Numerous examples of how to predict products and write balanced chemical equations were provided on each of these pages. Each reaction type was isolated to its own page. As such, it was relatively easy to predict products since the reaction type was obviously that which was being discussed on the particular page. Now we will see all of the reaction types mixed together on the same page. The goal is to be able to first identify the type, and then to use information about that type to predict the product. We will also write the balanced chemical equation for the reaction.
How to Use the Basic Structure of an Equation to Identify the Reaction Type
Let’s begin with a quick review of the five reaction types. Additional details, explanations, and examples for a specific reaction type can be found by following the Learn more about … links below.
Synthesis: The reaction of two elements, an element and a compound, or two compounds to produce a single larger compound is known as a synthesis reaction. This reaction type is unique in that there is a single product. Both reactants are not necessarily free elements; but it is the only reaction type that could have two elements reacting together. The generic form for a synthesis equation is:
A + B → AB
Learn more about Synthesis Reactions.
Decomposition: In a decomposition reaction, a single compound breaks down and forms two or more smaller elements or compounds. This reaction type is unique in that there is only one reactant. The products are often (but not always) free elements. The generic form for a decomposition equation is:
AB → A + B
Learn more about Decomposition Reactions.

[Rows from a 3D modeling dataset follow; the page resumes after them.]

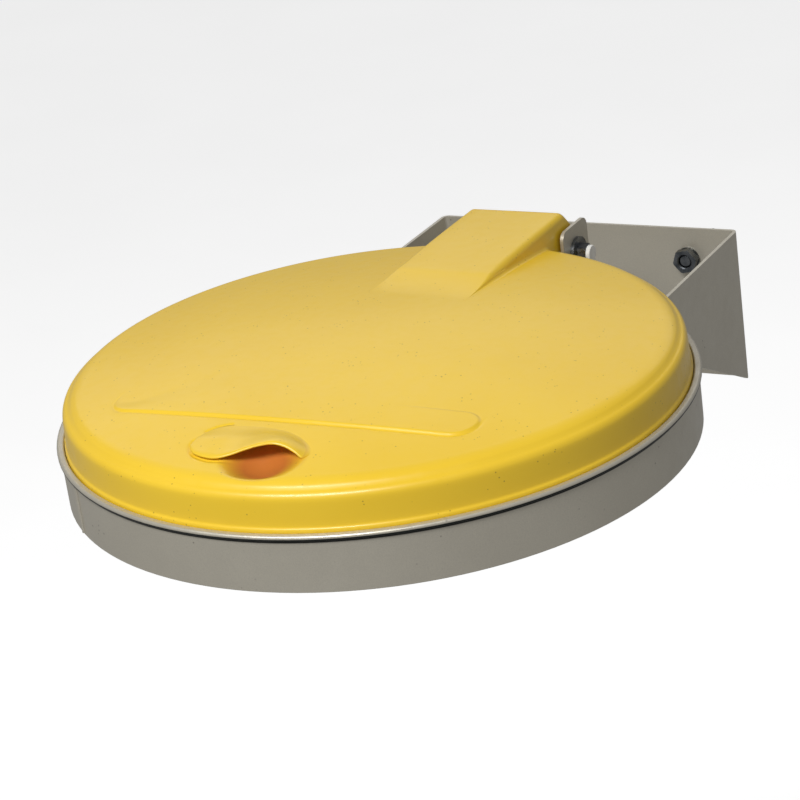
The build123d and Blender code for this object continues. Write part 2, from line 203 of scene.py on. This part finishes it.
def new_piece(name, points, faces, body, slot, *nodes):
    """A smooth-shaded mesh piece that rides on a body and stands for CAD nodes."""
    mesh = bpy.data.meshes.new(name)
    mesh.from_pydata([tuple(p) for p in points], [], faces)
    work = bmesh.new()
    work.from_mesh(mesh)
    bmesh.ops.remove_doubles(work, verts=work.verts, dist=1e-6)
    bmesh.ops.dissolve_degenerate(work, edges=work.edges, dist=1e-7)
    bmesh.ops.recalc_face_normals(work, faces=work.faces)
    work.to_mesh(mesh)
    work.free()
    mesh.shade_smooth()
    paint_hollow_shade(mesh)
    piece = bpy.data.objects.new(name, mesh)
    bpy.context.scene.collection.objects.link(piece)
    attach(piece, body)
    if nodes:
        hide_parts(*nodes)
    return piece


# ---------------------------------------------------------------- lid surface

# stations from the grip's left end to its right: the back edge, the free edge, how far the free
# edge lifts off the crown, and how far the skin swells between the two
grip_stations = [
    (-0.0372, -0.1570, -0.0375, -0.1620, 0.0000, 0.0002),
    (-0.0350, -0.1500, -0.0360, -0.1695, 0.0000, 0.0016),
    (-0.0300, -0.1440, -0.0300, -0.1765, 0.0000, 0.0021),
    (-0.0230, -0.1400, -0.0205, -0.1805, 0.0002, 0.0023),
    (-0.0140, -0.1380, -0.0110, -0.1812, 0.0003, 0.0024),
    (-0.0040, -0.1375, -0.0020, -0.1785, 0.0012, 0.0027),
    (0.0060, -0.1380, 0.0070, -0.1745, 0.0031, 0.0029),
    (0.0150, -0.1395, 0.0160, -0.1712, 0.0050, 0.0029),
    (0.0230, -0.1420, 0.0245, -0.1692, 0.0062, 0.0026),
    (0.0310, -0.1460, 0.0325, -0.1684, 0.0052, 0.0020),
    (0.0380, -0.1510, 0.0390, -0.1688, 0.0032, 0.0012),
    (0.0430, -0.1560, 0.0435, -0.1690, 0.0009, 0.0005),
    (0.0460, -0.1625, 0.0460, -0.1650, 0.0000, 0.0000),
]


def crown_height(x, y):
    """Height of the crown's even dome."""
    return crown_top - crown_fall * (x**2 + y**2)


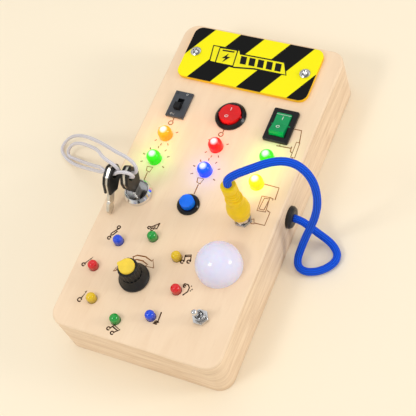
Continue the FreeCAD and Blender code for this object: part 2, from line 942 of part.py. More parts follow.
def key_parts(name):
    """A flat metal key and its moulded head, both about the shoulder between blade and head."""
    blade = d.key_blade_width / 2
    shoulder = d.key_shoulder / 2
    head = d.key_head_width / 2
    long = d.key_head_length
    metal = new_body(f"{name}Metal")
    sketch = new_sketch(metal, "YZ_Plane")
    tip = -d.key_blade_length
    rim = 0.6
    draw_outline(
        sketch,
        [
            (-blade, tip + 2.5),
            (-d.key_tip_flat / 2, tip),
            (d.key_tip_flat / 2, tip),
            (blade, tip + 2.5),
            (blade, tip + 5),
            (blade - 1.1, tip + 6.2),
            (blade, tip + 7.4),
            (blade, 0),
            (shoulder - rim, 0),
            (head - rim, 0.42 * long),
            (head - rim, 0.68 * long),
            (head - 3.4, long - rim),
            (-head + 3.4, long - rim),
            (-head + rim, 0.68 * long),
            (-head + rim, 0.42 * long),
            (-shoulder + rim, 0),
            (-blade, 0),
            (-blade, tip + 9.4),
            (-blade + 0.9, tip + 8.4),
            (-blade, tip + 7.4),
        ],
    )
    draw_circle(sketch, (0, hole_up), d.key_hole / 2 + 0.8)
    pad(metal, sketch, d.key_thickness, both_ways=True)

    covers = []
    for side in (-1, 1):
        cover = new_body(f"{name}Cover")
        outline = new_sketch(cover, "YZ_Plane")
        draw_outline(
            outline,
            [
                (-shoulder, 0),
                (shoulder, 0),
                (head, 0.42 * long),
                (head, 0.68 * long),
                (head - 3.2, long),
                (-head + 3.2, long),
                (-head, 0.68 * long),
                (-head, 0.42 * long),
            ],
        )
        draw_circle(outline, (0, hole_up), d.key_hole / 2)
        thick = (d.key_head_thickness - d.key_thickness) / 2
        slab = pad(cover, outline, thick)
        soft = round_off(cover, slab, 2.0, lambda edge: is_along_x(edge) and edge.Vertexes[0].Z > 1)
        round_off(
            cover,
            soft,
            0.6,
            lambda edge: all(abs(v.X - value_of(thick)) < 1e-4 for v in edge.Vertexes),
        )
        if side > 0:
            covers.append(put(cover, (d.key_thickness / 2, 0, 0)))
        else:
            covers.append(put(cover, (-d.key_thickness / 2, 0, 0), (0, 0, 1), 180))
    eyelet = cut(
        cylinder(d.key_hole / 2 + 0.7, d.key_thickness, (-d.key_thickness / 2, 0, hole_up), "X"),
        cylinder(d.key_hole / 2, d.key_thickness + 2, (-d.key_thickness / 2 - 1, 0, hole_up), "X"),
    )
    return metal, joined(*covers, eyelet)


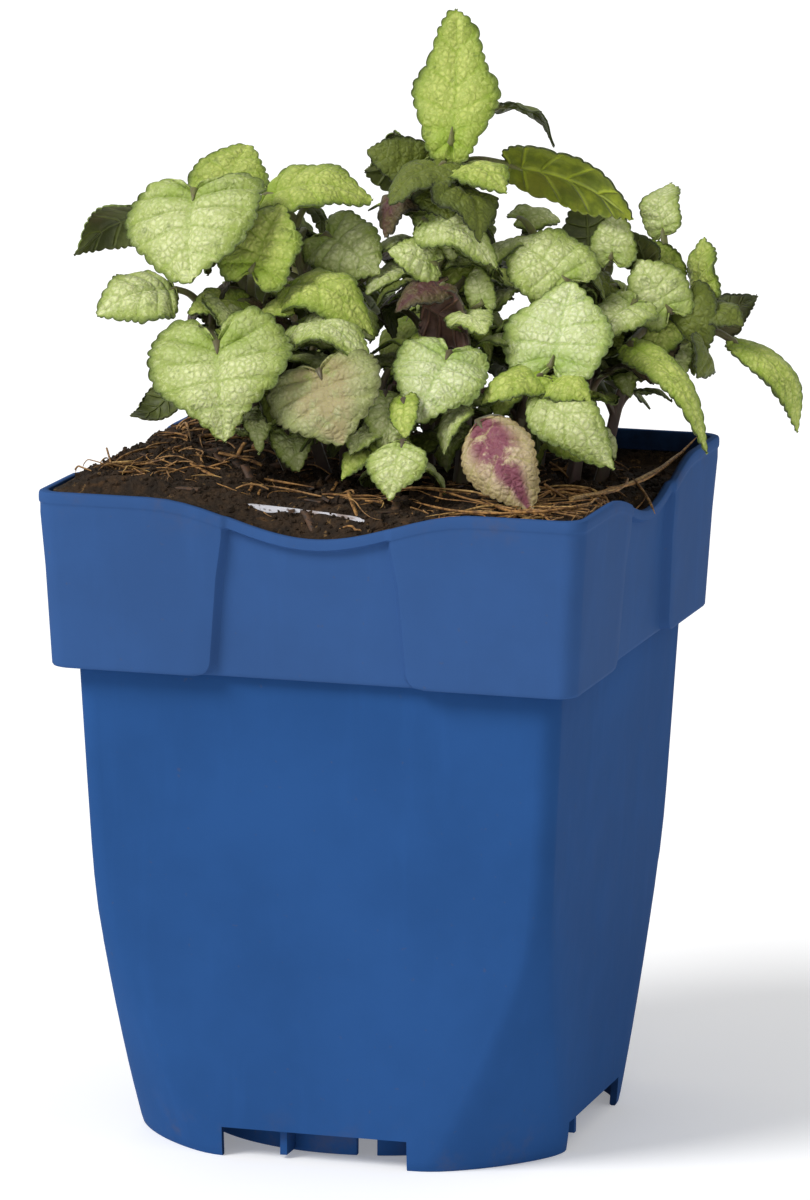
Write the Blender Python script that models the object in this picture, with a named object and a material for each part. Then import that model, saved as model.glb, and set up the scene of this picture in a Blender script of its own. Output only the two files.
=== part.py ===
"""A potted dead nettle: a square plastic nursery pot full of soil, with leafy shoots growing from it.

Every length is in millimetres until a mesh is made. The origin is the middle of the pot's underside,
+Z is up, and the side of the pot that carries the label faces -Y.
"""

import math

import bpy
from mathutils import Matrix, Vector

MM = 0.001
GAP = 0.35  # left between pieces that touch

# The pot: half widths are measured from the pot's axis to the middle of a side.
POT_HEIGHT = 133.0
RIM_HALF = 55.0
COLLAR_DEPTH = 35.0
COLLAR_LOW_HALF = 53.2
BODY_TOP_HALF = 49.0
BODY_LOW_HALF = 44.2
WALL = 1.4
CORNER_RADIUS = 4.0
SHOULDER_Z = POT_HEIGHT - COLLAR_DEPTH
CONE_RADIUS = 49.3  # the cone that rounds the body's corners off, at the underside
CONE_SLOPE = 0.33
CONE_BEND = 0.0006
NO_CONE = 1000.0

# The set-back panel in the middle of each side of the collar, and the dip of the rim above it.
PANEL_TOP_HALF = 16.5
PANEL_FLARE = 3.0
PANEL_CORNER = 3.0
PANEL_DEPTH = 2.0
LIP_DEPTH = 0.7
LIP_HEIGHT = 2.2
SCALLOP_DEPTH = 6.5
SCALLOP_HALF = 33.0
SCALLOP_CENTRE = 1.0

# The underside: a raised floor, a foot ring under it, a pad in the middle and a notch in each side.
FLOOR_UNDER_Z = 7.0
FLOOR_Z = 8.5
FOOT_RING_RADIUS = 37.4
FOOT_RING_LIFT = 0.4
FOOT_SLOT_AT = 7.6
FOOT_SLOT_WIDTH = 4.0
PAD_RADIUS = 9.0
NOTCH_WIDTH = 38.0
NOTCH_AT = -1.0
NOTCH_HEIGHT = 6.0
RIB_AT = -7.8
RIB_THICK = 1.4
DRAIN_RADIUS = 3.5
DRAIN_RING = 24.0
DRAIN_COUNT = 8

# The soil.
SOIL_LEVEL = 130.5
SOIL_BELOW_RIM = 2.2
SOIL_EDGE = 8.0
SOIL_GAP = 0.8
DEEP_SOIL_GAP = 1.6  # wider, for the pot's walls twist as their corners are rounded off
SOIL_SAG = 5.0

# The plant label, a bare strip of sheet plastic pushed down behind the front rim.
LABEL_X = (-16.0, 9.3)
LABEL_Y = -46.0
LABEL_TOP = 131.2
LABEL_LENGTH = 46.0
LABEL_POINT = 8.0
LABEL_THICK = 0.7

# Shoots and leaves.
STEM_FOOT = 1.15  # half the width of a square stem where it leaves the soil
STEM_TIP = 0.8
STALK_HALF = 0.55  # half the width of a leaf stalk
STALK_THICK = 1.0
BLADE_THICK = 0.6

POT_BLUE = (0.045, 0.115, 0.33)
SOIL_BROWN = (0.035, 0.022, 0.015)
LABEL_WHITE = (0.8, 0.8, 0.78)
STRAW = (0.45, 0.33, 0.12)
STEM_COLOUR = (0.12, 0.07, 0.05)
LEAF_GREEN = (0.5, 0.6, 0.25)


def smoothstep(low, high, value):
    t = min(max((value - low) / (high - low), 0.0), 1.0)
    return t * t * (3.0 - 2.0 * t)


# ---------------------------------------------------------------- objects and meshes


def material(name, colour, roughness):
    made = bpy.data.materials.new(name)
    made.use_nodes = True
    made.diffuse_color = (*colour, 1.0)
    shader = made.node_tree.nodes["Principled BSDF"]
    shader.inputs["Base Color"].default_value = (*colour, 1.0)
    shader.inputs["Roughness"].default_value = roughness
    shader.inputs["Metallic"].default_value = 0.0
    return made


def add_object(name, points, faces, finish=None):
    mesh = bpy.data.meshes.new(name)
    mesh.from_pydata([Vector(p) * MM for p in points], [], faces)
    mesh.update()
    made = bpy.data.objects.new(name, mesh)
    bpy.context.scene.collection.objects.link(made)
    if finish:
        mesh.materials.append(finish)
    return made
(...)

Combustion: In a combustion reaction, an element or a compound reacts with oxygen gas. This is sometimes referred to as burning. The products are oxides of the element(s) of the reactant. This reaction type is unique in that there are two reactants and one of them is oxygen. The generic form for a combustion equation is:
A + O2(g) → AxOy
(an element undergoes combustion)
AB + O2(g) → AwOx + ByOz
(a compound undergoes combustion)
Learn more about Combustion Reactions.
Single Replacement: In a single replacement reaction, one element replaces another element in a compound. This reaction type is unique in that there are two reactants; one is an element and the other is a compound. There are also two products – an element and a compound. The ionic compound is usually in the aqueous state. The generic form for a single replacement equation is:
AB + C → A + CB
Learn more about Single Replacement Reactions.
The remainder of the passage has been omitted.